The "old revolutionaries" were Samuel Adams, Isaac Sears, Thomas Young, Richard Henry Lee and Charels Carroll, five men who played significant roles in the American Revolution, and who are usually overlooked in history books today. Of widely varying backgrounds and interests, all of them had thir gratest influence in the years between 1769 and 1776 and all of them saw their power transferred after the war to the men we know as "the founding fathers." In telling the stories of these men, Pauline Maier shows how the American Revolution was less a collective movement than a committment to an ideal of a republic, which different people interpreted differently, and she describes "not just why Americans made the Revolution, but what the Revolution did to them."
About Pauline Maier
Pauline Maier was born in St. Paul, Minnesota.

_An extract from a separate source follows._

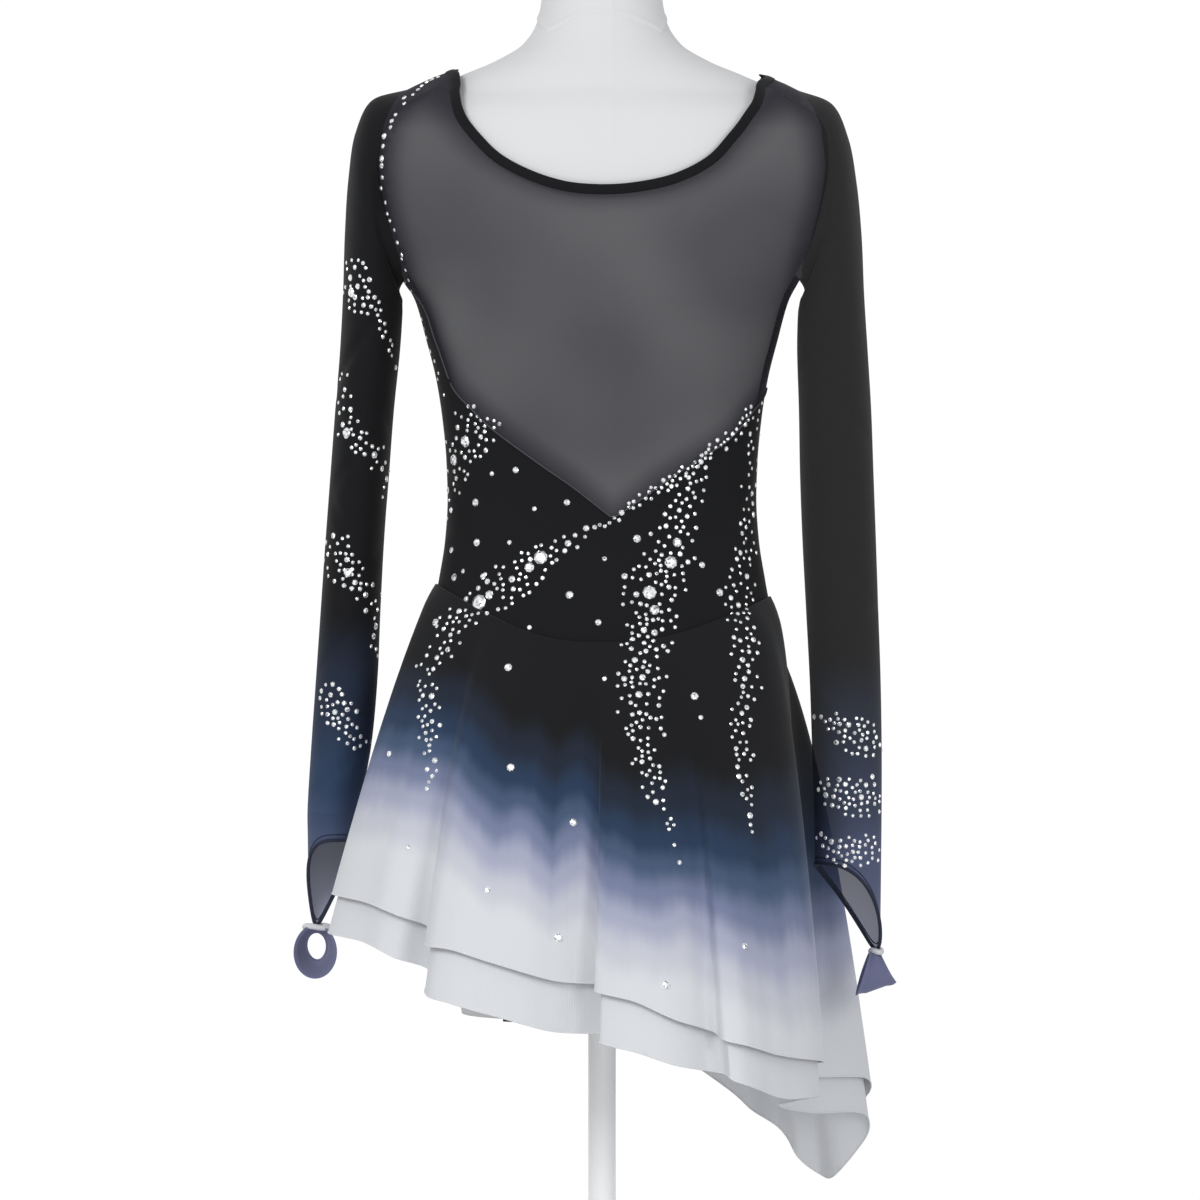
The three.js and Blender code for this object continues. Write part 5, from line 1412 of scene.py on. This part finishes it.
# White surroundings, outside the part: a lit board behind, which only throws light on the cloth,
# and a wide dome all round, which only the camera sees
lit_board = bpy.data.materials.new("lit board")
lit_board.use_nodes = True
board_nodes = lit_board.node_tree.nodes
board_nodes.remove(board_nodes["Principled BSDF"])
glow = board_nodes.new("ShaderNodeEmission")
glow.inputs["Color"].default_value = (1, 1, 1, 1)
glow.inputs["Strength"].default_value = 1.02
lit_board.node_tree.links.new(glow.outputs["Emission"], board_nodes["Material Output"].inputs["Surface"])
board_mesh = bpy.data.meshes.new("white_board")
board_mesh.from_pydata([(-4, 2.2, -2), (4, 2.2, -2), (4, 2.2, 3), (-4, 2.2, 3)], [], [(0, 1, 2, 3)])
board = bpy.data.objects.new("white_board", board_mesh)
bpy.context.scene.collection.objects.link(board)
board.visible_camera = False
bpy.ops.mesh.primitive_ico_sphere_add(subdivisions=4, radius=9)
dome = bpy.context.object
dome.name = "white_dome"
dome.visible_diffuse = dome.visible_glossy = dome.visible_transmission = False
dome.visible_volume_scatter = dome.visible_shadow = False
for surround in (board, dome):
    surround.data.materials.append(lit_board)
world = bpy.data.worlds.new("room")
bpy.context.scene.world = world
world.use_nodes = True
world.node_tree.nodes["Background"].inputs["Color"].default_value = (0.95, 0.97, 1, 1)
world.node_tree.nodes["Background"].inputs["Strength"].default_value = 0.55

# Lights: name, place in metres, width and height in metres, watts
LIGHTS = [
    ("key", (-1.6, -2.6, 2.3), 1.2, 1.2, 42),
    ("fill", (1.9, -2.8, 1.2), 1.0, 1.6, 20),
    ("low", (0.2, -2.6, -0.4), 1.6, 0.8, 9),
]
for light_name, place, wide, tall, watts in LIGHTS:
    light = bpy.data.lights.new(light_name, "AREA")
    light.shape = "RECTANGLE"
    light.size = wide
    light.size_y = tall
    light.energy = watts
    lamp = bpy.data.objects.new(light_name, light)
    lamp.location = place
    lamp.rotation_euler = (Vector((0, 0, 0.55)) - Vector(place)).to_track_quat("-Z", "Y").to_euler()
    bpy.context.scene.collection.objects.link(lamp)


# Camera: straight on to the back from four metres, 960 mm across at the form
camera = bpy.data.objects.new("camera", bpy.data.cameras.new("camera"))
camera.data.lens = 150
camera.data.sensor_width = 36
camera.data.clip_end = 20
camera.location = (-0.0016, -4, 0.544)
camera.rotation_euler = (math.radians(90), 0, 0)
bpy.context.scene.collection.objects.link(camera)
bpy.context.scene.camera = camera
bpy.context.scene.view_settings.view_transform = "Standard"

She received her B.A. from Radcliffe College in 1960, was a Fulbright Scholar at the London School of Economics in 1960-61, and took her Ph.D. at Harvard University in 1968. She has taught at Harvard, the University of Massachusetts (Boston), University of Wisconsin, Yale University, and Massachusetts Institute of Technology, where she has been William R. Kenan, Junior, Professor of American History since 1990. She is the author of From Resistance to Revolution, The Old Revolutionaries, and The American People: A History, a single-authored text for junior high school, as well as numerous other articles and reviews.